Neil Thomas, a fellow on Chinese politics at the Asia Society, said China sees Taiwan as an internal affair and so was unlikely to cite US actions against Venezuela as precedent for any cross-strait military strikes.
“Beijing will want a clear contrast with Washington to trumpet its claims to stand for peace, development and moral leadership,” Thomas said. “Xi does not care about Venezuela more than he cares about China. He’ll be hoping that it turns into a quagmire for the United States.”
Wang Ting-yu, a senior lawmaker from Taiwan’s ruling party who sits on the parliament’s foreign affairs and defense committee, rejected the idea that China might follow the US example and strike Taiwan.
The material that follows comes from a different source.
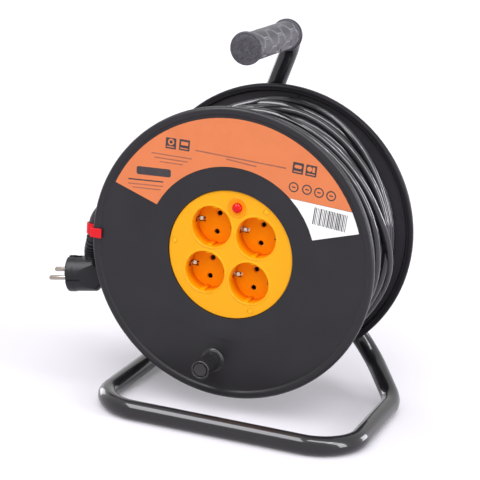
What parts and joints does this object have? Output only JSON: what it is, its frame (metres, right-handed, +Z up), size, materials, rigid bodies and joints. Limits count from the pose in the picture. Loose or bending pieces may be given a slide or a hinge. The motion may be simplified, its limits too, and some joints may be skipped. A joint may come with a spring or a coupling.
{
  "type": "extension cord reel",
  "caption": "Hand-wound extension cord reel on a bent tube stand with a grip, a plate of earthed sockets with a reset button, a crank knob, wound cable and a plug.",
  "frame": {"origin": "centre of the object's base on the ground, free end and plug left out", "axes": "+Z up, -Y towards the side with the sockets, drum axis along Y"},
  "size_m": [0.3614, 0.2346, 0.3805],
  "materials": {
    "black_tube": "gloss black powder coat",
    "grip_rubber": "satin",
    "drum_plastic": "satin black",
    "socket_plastic": "semi-gloss yellow-orange",
    "red_plastic": "gloss red",
    "cable_sheath": "semi-gloss",
    "steel": "zinc plated",
    "brass": "bare",
    "nickel": "nickel plated",
    "label_orange": "satin print",
    "label_white": "satin print",
    "nylon": "natural"
  },
  "bodies": {
    "stand": {"frame_tube": "black_tube", "handle_grip": "grip_rubber", "grip_end_cap": "grip_rubber", "axle_bracket": "steel", "axle_sleeve": "steel", "axle_bolt": "steel", "rear_saddle": "steel", "keeper_washer": "steel", "axle_nut": "steel", "thrust_washer": "nylon", "cable_tail": "cable_sheath", "strain_relief": "cable_sheath", "plug_body": "cable_sheath", "plug_pins": "nickel", "plug_earth": "nickel"},
    "drum": {"front_flange": "drum_plastic", "rear_flange": "drum_plastic", "socket_plate": "socket_plastic", "earth_bus": "nickel", "phase_bus": "brass", "neutral_bus": "brass", "cutout_body": "drum_plastic", "plate_screws": "steel", "screw_covers": "socket_plastic", "flange_screws": "steel", "knob_spindle": "steel", "label_orange": "label_orange", "label_white": "label_white", "cable_clip": "red_plastic", "cable_core": "cable_sheath", "cable_turns": "cable_sheath"},
    "knob": {"crank_knob": "drum_plastic", "knob_cap": "drum_plastic"},
    "button": {"reset_button": "red_plastic"}
  },
  "joints": [
    {"name": "drum_spin", "type": "hinge", "parent": "stand", "child": "drum", "pos_m": [-0.00105, 0, 0.1624], "axis": [0, 1, 0], "continuous": true, "deforming": ["cable_tail", "strain_relief"]},
    {"name": "knob_spin", "type": "hinge", "parent": "drum", "child": "knob", "pos_m": [-0.01154, -0.07, 0.0535], "axis": [0, 1, 0], "continuous": true},
    {"name": "reset_press", "type": "slide", "parent": "drum", "child": "button", "axis": [0, 1, 0], "range_m": [0, 0.0025], "stiffness_N_per_m": 400}
  ]
}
“China has never lacked hostility toward Taiwan, but it genuinely lacks the feasible means,” Wang posted on Facebook. “China is not the United States, and Taiwan is certainly not Venezuela. If China could actually pull it off, it would have done so long ago!“
Still, the situation amplifies risks for Taiwan and could press Taipei to seek more favor from the Trump administration, some observers said.
On China’s Weibo social media platform, discussions of the US attack trended heavily on Sunday, with several users saying Beijing should learn from what Trump did.
Lev Nachman, a political science professor at National Taiwan University, said he expected Taiwan’s government to express lightly worded support for American action on Venezuela. Taiwan has not yet made any statement.
“What I do think Trump’s actions could do is to help Xi Jinping’s narrative in the future to create more justification for action against Taiwan,” he said.